It's very impressive that this project managed to miniaturize both the radio
hardware and the computational hardware required for this. You need to perform
FFTs very fast to make this work.

------
jhallenworld
Many alarm systems have gunn-diode microwave motion sensors in them. Replace
this with high-resolution radar and networking for house-wide whole-body
gesture recognition.

------
mrfusion
This might be great for vr? How does it compare to leap motion?

------
intrasight
Cool. So when can we get our hands on (or should I say hands off) developer
kits?

------
dudifordMann
Another great tool for touch-less interfaces. I think the odd aspect of this
Google I/O demonstration is the novelty usage of the technology for a smart
watch.

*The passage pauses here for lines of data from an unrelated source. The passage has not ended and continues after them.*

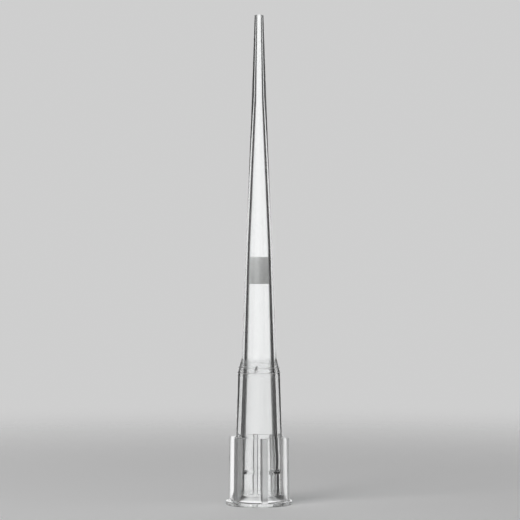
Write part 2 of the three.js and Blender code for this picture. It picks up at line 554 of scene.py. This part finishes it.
def clearPlastic():
    made = material("clearPlastic")
    tree = made.node_tree
    place = node(tree, "ShaderNodeTexCoord").outputs["Object"]
    height = node(tree, "ShaderNodeSeparateXYZ", {0: place}).outputs[2]
    away = distance(tree, scaled(tree, place, (1, 1, 0)), (0, 0, 0))
    streaks = node(tree, "ShaderNodeTexNoise", {
        "Vector": scaled(tree, place, plastic["streakScale"]), "Scale": 1,
        "Detail": plastic["streakDetail"]}).outputs["Fac"]

    scar = scarMask(tree, place)
    matt = maths(tree, "MULTIPLY_ADD", scar, gate["matt"], mattParts(tree, height, away))
    rough = maths(tree, "MULTIPLY_ADD", streaks, plastic["streakMatt"], matt)
    relief = node(tree, "ShaderNodeBump", {
        "Strength": plastic["streakStrength"], "Distance": plastic["streakDepth"] * mm,
        "Height": streaks}).outputs[0]
    relief = node(tree, "ShaderNodeBump", {
        "Strength": 1, "Distance": gate["grit"] * mm, "Height": grit(tree, place, height),
        "Normal": relief}).outputs[0]
    # the wall's tint turns near black on the gate's scar
    surface = node(tree, "ShaderNodeBsdfPrincipled", {
        "Base Color": mixedColour(tree, scar, plastic["tint"], gate["scarTone"]), "Roughness": rough,
        "Transmission Weight": plastic["transmission"], "IOR": plastic["ior"], "Normal": relief}).outputs[0]
    shadow = node(tree, "ShaderNodeLightPath").outputs["Is Shadow Ray"]
    clear = node(tree, "ShaderNodeBsdfTransparent", {"Color": plastic["shadow"]}).outputs[0]
    coat = node(tree, "ShaderNodeMixShader", {0: shadow, 1: surface, 2: clear}).outputs[0]
    body = node(tree, "ShaderNodeVolumeAbsorption", {
        "Color": plastic["bodyColour"], "Density": plastic["bodyDensity"]}).outputs[0]
    node(tree, "ShaderNodeOutputMaterial", {"Surface": coat, "Volume": body})
    return made


def makeShell():
    profile = guide("shellProfile", [[v * mm for v in point] for point in shellProfile(shell)])
    section = guide("ribSection", [(d * mm, share, across) for d, share, across in ribSection(shell)])
    made = grown("tip", shellTree(), {
        "Profile": profile, "Section": section, "Rib Count": shell["ribCount"],
        "First Rib": math.radians(shell["firstRib"]), "Collar Radius": shell["collarRadius"] * mm,
        "Scar": gate["proud"] * mm, "Material": clearPlastic()})
    bpy.data.objects.remove(profile)
    bpy.data.objects.remove(section)
    return made


plug = {
    "bottom": plugLow.z / mm,
    "top": plugHigh.z / mm,
    "radius": (plugHigh.x - plugLow.x) / 2 / mm,
    "taper": 0.067,
    "edge": 0.06,
    "grain": 0.14,
    "relief": 0.02,
    "step": 0.04,
    "seed": 7,
}

# Sintered polyethylene. Each shade says how far that pattern moves the tone between dark and pale; the low
# one is painted shade, not a pattern of the material.
sintered = {
    "pale": (0.86, 0.86, 0.85, 1),
    "dark": (0.46, 0.46, 0.455, 1),
    "tones": (-0.2, 0.8),  # tones that are wholly dark, and wholly pale
    "middleTone": 0.35,
    "grainScale": 9000,
    "grainShade": -0.25,
    "cloudScale": 2500,
    "cloudDetail": 3,
    "cloudShade": 0.5,
    # painted shade: the tone darkens from the plug's top to its foot, where it is less lit
    "paintedShadeLow": -0.4,  # from the plug's top to its foot
    "roughness": 0.9,
    "bumpStrength": 0.5,
    "bumpDepth": 0.03,
}


def sinteredFilter():
    made = material("sinteredFilter")
    tree = made.node_tree
    place = node(tree, "ShaderNodeTexCoord").outputs["Object"]
    grain = node(tree, "ShaderNodeTexVoronoi", {
        "Vector": place, "Scale": sintered["grainScale"]}).outputs["Distance"]
    cloud = node(tree, "ShaderNodeTexNoise", {
        "Vector": place, "Scale": sintered["cloudScale"], "Detail": sintered["cloudDetail"]}).outputs["Fac"]
    # painted shade: low runs from 0 at the plug's top to 1 at its foot and darkens the tone there
    low = ramp(tree, node(tree, "ShaderNodeSeparateXYZ", {0: place}).outputs[2], plugHigh.z, plugLow.z)
    tone = maths(tree, "MULTIPLY_ADD", cloud, sintered["cloudShade"], sintered["middleTone"])
    tone = maths(tree, "MULTIPLY_ADD", grain, sintered["grainShade"], tone)
    tone = maths(tree, "MULTIPLY_ADD", low, sintered["paintedShadeLow"], tone)
    colour = mixedColour(tree, ramp(tree, tone, *sintered["tones"]), sintered["dark"], sintered["pale"])
    bumps = node(tree, "ShaderNodeBump", {
        "Strength": sintered["bumpStrength"], "Distance": sintered["bumpDepth"] * mm,
        "Height": grain}).outputs[0]
    surface = node(tree, "ShaderNodeBsdfPrincipled", {
        "Base Color": colour, "Roughness": sintered["roughness"], "Normal": bumps}).outputs[0]
    node(tree, "ShaderNodeOutputMaterial", {"Surface": surface})
    return made


def plugTree():
    tree = newTree("granularPlug", {
        "Profile": "Object", "Columns": "Int", "Grain Scale": "Float", "Relief": "Float",
        "Seed": "Float", "Material": "Material"})
    given = node(tree, "NodeGroupInput").outputs
    profile, rings = guideIn(tree, given["Profile"])
    columns = maths(tree, "ADD", given["Columns"], 1)
    sheet = node(tree, "GeometryNodeMeshGrid", {"Vertices X": columns, "Vertices Y": rings}).outputs["Mesh"]
    index = node(tree, "GeometryNodeInputIndex").outputs[0]
    radius, _, height = sampled(tree, profile, maths(tree, "MODULO", index, rings))
    angle = maths(tree, "MULTIPLY", maths(tree, "FLOOR", maths(tree, "DIVIDE", index, rings)),
                  maths(tree, "DIVIDE", math.tau, given["Columns"]))
    closed = wrapped(tree, sheet, aroundAxis(tree, radius, angle, height))

    beads = node(tree, "ShaderNodeTexVoronoi", {
        "Vector": node(tree, "GeometryNodeInputPosition").outputs[0], "W": given["Seed"],
        "Scale": given["Grain Scale"]}, voronoi_dimensions="4D", feature="F1").outputs["Distance"]
    sink = maths(tree, "MULTIPLY", maths(tree, "MULTIPLY", beads, given["Relief"]), -1)
    inward = stretched(tree, node(tree, "GeometryNodeInputNormal").outputs[0], sink)
    rough = node(tree, "GeometryNodeSetPosition", {"Geometry": closed, "Offset": inward}).outputs[0]
    smooth = node(tree, "GeometryNodeSetShadeSmooth", {"Geometry": rough, "Shade Smooth": True}).outputs[0]
    finishTree(tree, smooth, given["Material"])
    return tree


def makePlug():
    top, bottom, radius = plug["top"], plug["bottom"], plug["radius"]
    points = stepped(outline([
        (0, bottom, 0), (radius, bottom, plug["edge"]),
        (radius - plug["taper"], top, plug["edge"]), (0, top, 0)]), plug["step"])
    profile = guide("plugProfile", [(p.x * mm, 0, p.y * mm) for p in points])
    made = grown("filterPlug", plugTree(), {
        "Profile": profile, "Columns": round(math.tau * radius / plug["step"]),
        "Grain Scale": 1 / (plug["grain"] * mm), "Relief": plug["relief"] * mm,
        "Seed": float(plug["seed"]), "Material": sinteredFilter()})
    bpy.data.objects.remove(profile)
    return made


tip = makeShell()
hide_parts("tip_body")
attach(tip, "root")

filterPlug = makePlug()
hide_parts("filter_plug")
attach(filterPlug, "root")
print("pieces made")

studio = {
    "cameraDistance": 200,
    "heightSeen": 48.93,  # at the tip's axis
    "eyeHeight": 22.96,
    "cameraSide": 0.09,
    "sensor": 36,
    "clip": (10, 10000),  # nearest and farthest that the camera shows
    "backdrop": 0.62,
    "darkness": 0.02,  # of the room between the soft boxes
    "softness": 3,
    # Each soft box: middle and half width round the compass (0 straight behind the tip, 90 to its right),
    # middle and half height above the horizon, in degrees, and brightness.
    "softBoxes": {
        "back": (0, 29, 7, 25, 1.15),
        "backLow": (0, 29, -56, 37, 1.25),
        "sideLow": (-56, 27, -56, 34, 0.85),
        "side": (-99, 15, -42.5, 47.5, 0.95),
        "farSide": (99, 15, -42.5, 47.5, 0.8),
        "frontRight": (137, 42, 42, 52, 0.35),
        "frontLeft": (-160, 20, 42, 52, 1),
        "frontLow": (133, 37, -50, 40, 1.05),
        "frontFoot": (-149, 41, -50, 40, 0.55),
    },
    "keyLamp": {"place": (-140, -140, 240), "size": 160, "watts": 0.33},
    "floorRadius": 150,
    "floorSides": 96,
    "floorColour": (0.9, 0.9, 0.9, 1),
    "floorFade": (0.1, 0.98),  # shares of its radius between which it fades out
}


def makeCamera():
    data = bpy.data.cameras.new("camera")
    data.sensor_width = studio["sensor"]
    data.lens = studio["sensor"] * studio["cameraDistance"] / studio["heightSeen"]
    data.clip_start, data.clip_end = [far * mm for far in studio["clip"]]
    camera = bpy.data.objects.new("camera", data)
    camera.location = (studio["cameraSide"] * mm, -studio["cameraDistance"] * mm, studio["eyeHeight"] * mm)
    camera.rotation_euler = (math.pi / 2, 0, 0)
    bpy.context.scene.collection.objects.link(camera)
    bpy.context.scene.camera = camera


def makeWorld():
    world = bpy.data.worlds.new("studio")
    world.use_nodes = True
    bpy.context.scene.world = world
    tree = world.node_tree
    tree.nodes.clear()
    x, y, z = node(tree, "ShaderNodeSeparateXYZ", {
        0: node(tree, "ShaderNodeTexCoord").outputs["Generated"]}).outputs
    turn, rise = maths(tree, "ARCTAN2", x, y), maths(tree, "ARCSINE", z)
    soft = math.radians(studio["softness"])
    light = studio["darkness"]
    for *place, level in studio["softBoxes"].values():
        middle, half, height, halfHeight = [math.radians(angle) for angle in place]
        aside = maths(tree, "WRAP", maths(tree, "SUBTRACT", turn, middle), math.pi, -math.pi)
        across, upright = band(tree, aside, 0, half, soft), band(tree, rise, height, halfHeight, soft)
        light = maths(tree, "MULTIPLY_ADD", maths(tree, "MULTIPLY", across, upright), level, light)
    seen = node(tree, "ShaderNodeLightPath").outputs["Is Camera Ray"]
    shown = mixed(tree, seen, light, studio["backdrop"])
    sky = node(tree, "ShaderNodeBackground", {"Color": (1, 1, 1, 1), "Strength": shown}).outputs[0]
    node(tree, "ShaderNodeOutputWorld", {"Surface": sky})


def paleFloor():
    made = material("paleFloor")
    tree = made.node_tree
    place = node(tree, "ShaderNodeTexCoord").outputs["Object"]
    fadeStart, fadeEnd = [studio["floorRadius"] * mm * share for share in studio["floorFade"]]
    fade = node(tree, "ShaderNodeMapRange", {
        "Value": distance(tree, place, (0, 0, 0)), "From Min": fadeStart, "From Max": fadeEnd},
        interpolation_type="SMOOTHERSTEP").outputs[0]
    matte = node(tree, "ShaderNodeBsdfDiffuse", {"Color": studio["floorColour"]}).outputs[0]
    clear = node(tree, "ShaderNodeBsdfTransparent").outputs[0]
    through = maths(tree, "MAXIMUM", fade, node(tree, "ShaderNodeLightPath").outputs["Is Transmission Ray"])
    fading = node(tree, "ShaderNodeMixShader", {0: through, 1: matte, 2: clear}).outputs[0]
    node(tree, "ShaderNodeOutputMaterial", {"Surface": fading})
    return made


def makeFloor():
    mesh = bpy.data.meshes.new("floor")
    radius, sides = studio["floorRadius"] * mm, studio["floorSides"]
    angles = [math.tau * k / sides for k in range(sides)]
    rim = [(radius * math.cos(angle), radius * math.sin(angle), 0) for angle in angles]
    mesh.from_pydata(rim, [], [list(range(sides))])
    mesh.materials.append(paleFloor())
    made = bpy.data.objects.new("floor", mesh)
    bpy.context.scene.collection.objects.link(made)


def makeLamp(name, place, size, watts):
    data = bpy.data.lights.new(name, "AREA")
    data.shape = "DISK"
    data.size = size * mm
    data.energy = watts
    lamp = bpy.data.objects.new(name, data)
    lamp.location = [v * mm for v in place]
    aim = Vector((0, 0, shellHigh.z / 2)) - lamp.location
    lamp.rotation_euler = aim.to_track_quat("-Z", "Y").to_euler()
    bpy.context.scene.collection.objects.link(lamp)


makeCamera()
makeWorld()
makeFloor()
makeLamp("keyLamp", **studio["keyLamp"])
bpy.context.scene.view_settings.view_transform = "Standard"
print("studio set")
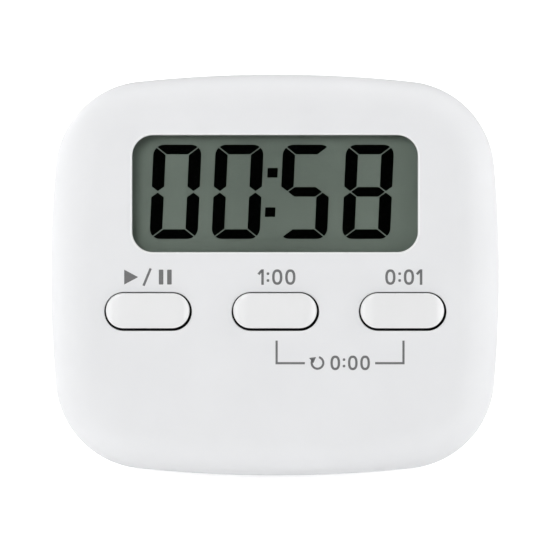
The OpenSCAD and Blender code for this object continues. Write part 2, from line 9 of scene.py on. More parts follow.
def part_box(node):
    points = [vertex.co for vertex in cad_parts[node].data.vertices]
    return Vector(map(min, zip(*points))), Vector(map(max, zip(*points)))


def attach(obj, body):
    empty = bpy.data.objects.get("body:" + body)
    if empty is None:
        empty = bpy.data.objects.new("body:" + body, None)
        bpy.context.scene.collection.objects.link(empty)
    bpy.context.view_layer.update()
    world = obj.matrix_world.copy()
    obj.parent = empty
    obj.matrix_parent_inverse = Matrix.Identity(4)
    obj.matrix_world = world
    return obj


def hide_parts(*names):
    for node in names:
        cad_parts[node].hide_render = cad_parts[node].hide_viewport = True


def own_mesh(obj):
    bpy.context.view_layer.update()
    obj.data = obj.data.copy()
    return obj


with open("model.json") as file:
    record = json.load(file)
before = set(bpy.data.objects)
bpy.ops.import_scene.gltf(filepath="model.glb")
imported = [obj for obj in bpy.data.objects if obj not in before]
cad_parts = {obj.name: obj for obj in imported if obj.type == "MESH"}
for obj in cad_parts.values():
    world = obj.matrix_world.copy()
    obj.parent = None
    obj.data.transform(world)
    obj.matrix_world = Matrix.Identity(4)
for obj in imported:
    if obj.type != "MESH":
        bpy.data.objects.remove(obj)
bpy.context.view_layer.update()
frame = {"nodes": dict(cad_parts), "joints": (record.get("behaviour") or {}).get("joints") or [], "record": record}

# ---------------------------------------------------------------- sizes
# Pieces are drawn in millimetres in the bench frame: X right, Y from the front face to
# the back face, Z up, with the middle of the front face at the origin.

MM = 0.001
LAP = 0.05  # how far an added solid reaches into the wall it stands on

# The case: its outline, the radii of the outline's arcs, the rounding of its front and back
# edges, its walls, and the level and depth of the groove between its two shells.
WIDTH, HEIGHT, DEPTH = 76.0, 68.0, 17.0
TOP_R, SIDE_R, CORNER_R = 220.0, 206.0, 15.6
FRONT_IN, FRONT_DEEP, REAR_EDGE = 7.0, 6.5, 3.2
WALL, SIDE_WALL = 1.6, 1.8
PARTING, GROOVE = 8.5, 0.25
# The back wall's inner face, and the thicker border that the stand folds into.
REAR_IN, STEP, RIM_IN = 15.4, 12.4, 8.5

# The display window, the middle of the lens behind it, and the rounding of the window's lip.
WINDOW_W, WINDOW_H, WINDOW_R, WINDOW_Z = 48.1, 19.7, 3.5, 13.7
LENS_Z, LENS_Y, LIP_R = 13.8, 2.1, 0.3

# The buttons, and how far each hole lies off its button's middle.
CAP_L, CAP_H, CAP_GAP, CAP_PROUD = 14.1, 5.9, 0.3, 0.9
CAP_STRAIGHT = (CAP_L - CAP_H) / 2
BUTTON_Z, HOLE_SHIFT = -6.0, (0.07, -0.14)
BUTTONS = {"start": -21.4, "minute": 0.0, "second": 21.4}
MAT_FRONT, DOME_TOP = 6.3, 4.7

# Screws as (x, z), where the board begins, and the depth and size of the screws' heads.
CASE_SCREWS = [(-30.3, 19.0), (30.3, 19.0), (-28.3, -15.5), (28.3, -15.5)]
BOARD_SCREWS = [(-10.7, -8.6), (10.7, -8.6), (-14.0, 28.6), (14.0, 28.6)]
CASE_HEAD_Y, BOARD_FRONT, BOARD_HEAD_Y, HEAD_R = 13.4, 7.4, 8.4, 1.6

# The magnets and the middle of the buzzer, as (x, z).
MAGNETS, MAGNET_R, MAGNET_T = [(-20.0, 14.0), (20.0, 14.0)], 6.0, 2.0
BUZZER = (0.0, 14.0)

# The cell, its bay and its door. DOOR_Y and DOOR_Z are the hinge's axis.
CELL_Y, CELL_Z, CELL_R, CELL_X, CELL_END = 9.55, -18.0, 5.25, -21.4, 22.1
BAY_X, BAY_LOW, BAY_TOP = 24.2, -23.5, -12.5
DOOR_T, DOOR_X, DOOR_LOW, DOOR_GAP = 2.0, 24.3, -23.7, 0.3
DOOR_Y, DOOR_Z = 16.0, -12.1

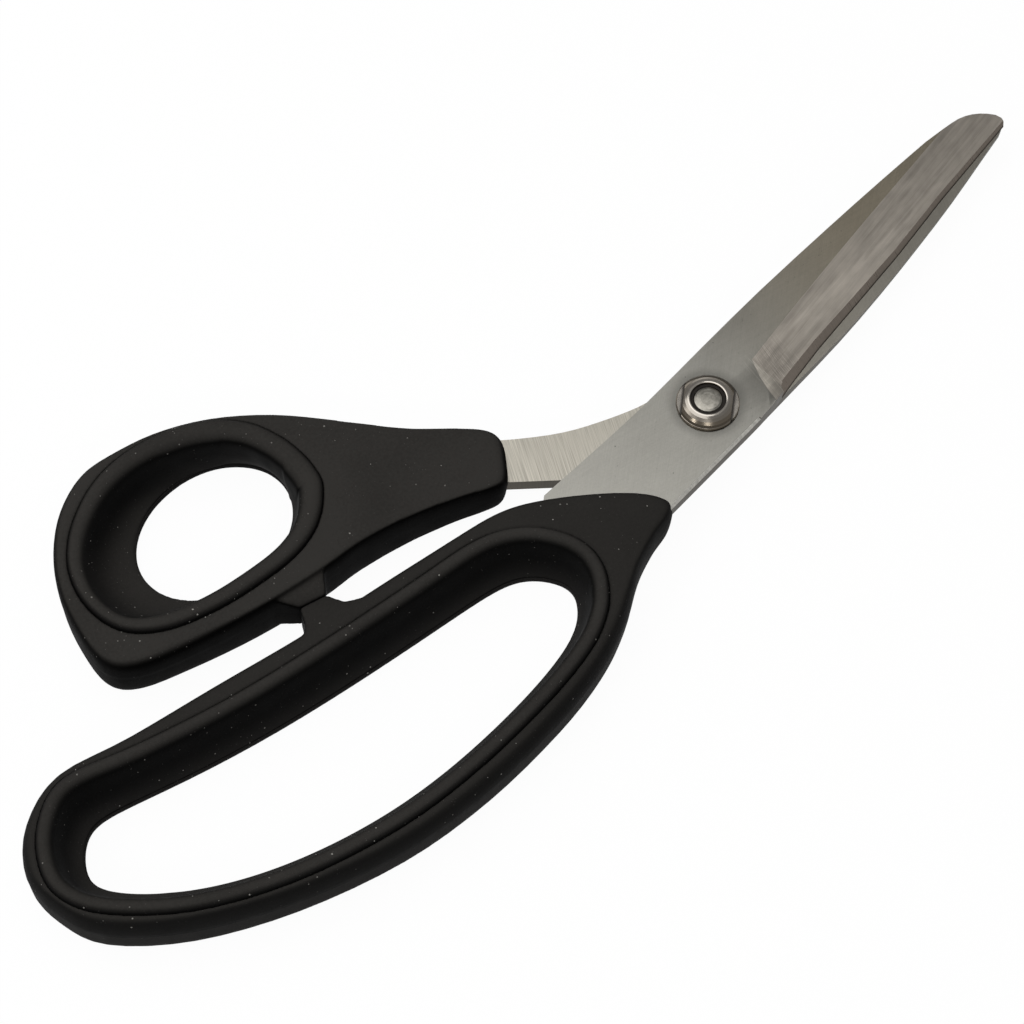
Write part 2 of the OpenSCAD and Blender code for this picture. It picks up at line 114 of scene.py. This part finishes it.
class Finish:
    """One material: its nodes, and the settings of its shader."""

    def __init__(self, name, **constants):
        self.material = bpy.data.materials.new(name)
        self.material.use_nodes = True
        self.tree = self.material.node_tree
        self.shader = self.tree.nodes["Principled BSDF"]
        for socket, value in constants.items():
            self.shader.inputs[socket.replace("_", " ")].default_value = value

    def node(self, kind, settings=None, inputs=(), output=0):
        """Adds a node, sets it up, then fills its sockets, and gives back one of its outputs."""
        made = self.tree.nodes.new(kind)
        for setting, value in (settings or {}).items():
            setattr(made, setting, value)
        named = inputs.items() if isinstance(inputs, dict) else enumerate(inputs)
        for socket, value in named:
            if isinstance(value, Value):
                self.tree.links.new(value.socket, made.inputs[socket])
            else:
                made.inputs[socket].default_value = value
        return Value(self, made.outputs[output])

    def feed(self, socket, value):
        self.tree.links.new(value.socket, self.shader.inputs[socket])

    def place(self, size=(1, 1, 1), turn=(0, 0, 0), centre=(0, 0, 0)):
        """Object coordinates in steps of that size, in metres, turned by those degrees about centre."""
        here = self.node("ShaderNodeTexCoord", output="Object")
        return self.node("ShaderNodeMapping", {"vector_type": "TEXTURE"},
                         {"Vector": here, "Location": centre, "Scale": size,
                          "Rotation": [math.radians(angle) for angle in turn]})

    def part(self, vector, axis):
        """One coordinate of a vector."""
        return self.node("ShaderNodeSeparateXYZ", None, [vector], "XYZ".index(axis))

    def along(self, axis):
        """One coordinate of the piece, in millimetres."""
        return self.part(self.node("ShaderNodeTexCoord", output="Object"), axis) * 1000

    def facing(self, axis):
        """How far the surface faces that way, from -1 to 1."""
        return self.part(self.node("ShaderNodeTexCoord", output="Normal"), axis)

    def clouds(self, size, turn=(0, 0, 0), detail=2.0):
        """A soft random pattern about 0.5, with patches of that size in metres."""
        return self.node("ShaderNodeTexNoise", None,
                         {"Vector": self.place(size, turn), "Scale": 1.0, "Detail": detail})

    def specks(self, spacing, width, share):
        """Scattered grains: a share of the cells of that spacing holds one, up to that wide, in metres."""
        cell = {"Vector": self.place(), "Scale": 1 / spacing}
        away = self.node("ShaderNodeTexVoronoi", None, cell, "Distance")
        pick = self.node("ShaderNodeSeparateColor", None,
                         [self.node("ShaderNodeTexVoronoi", None, cell, "Color")])
        size = (pick - (1 - share)) * (0.5 * width / spacing / share)
        return away < size

    def mix(self, factor, first, second):
        """Fades from the first colour to the second."""
        return self.node("ShaderNodeMix", {"data_type": "RGBA"}, {0: factor, 6: first, 7: second}, 2)

    def relief(self, height, depth):
        """Raises the surface by height, in units of depth, in metres."""
        self.feed("Normal", self.node("ShaderNodeBump", None, {"Height": height, "Distance": depth}))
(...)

This tech seems like it is more difficult than it's worth in that form
factor, but for devices that must remain sanitary, say in a kitchen, or a
medical device in an OR, I like the potential.

------
trhway
so they are using something like 60-66GHz which beside small antenna size
advantage makes for the fastest attenuation
[http://www.propagation.gatech.edu/ECE6390/project/Fall2012/T...](http://www.propagation.gatech.edu/ECE6390/project/Fall2012/Team09/Team9GeoSatTech_website_FINAL/SatCom%20website/images/GaseousAttenuation.png)
. Pretty logical.

------
internaut
I want to combine one of these chips with a magic mirror.

If this works, then it is one of Google's greatest projects, the number of
applications are huge.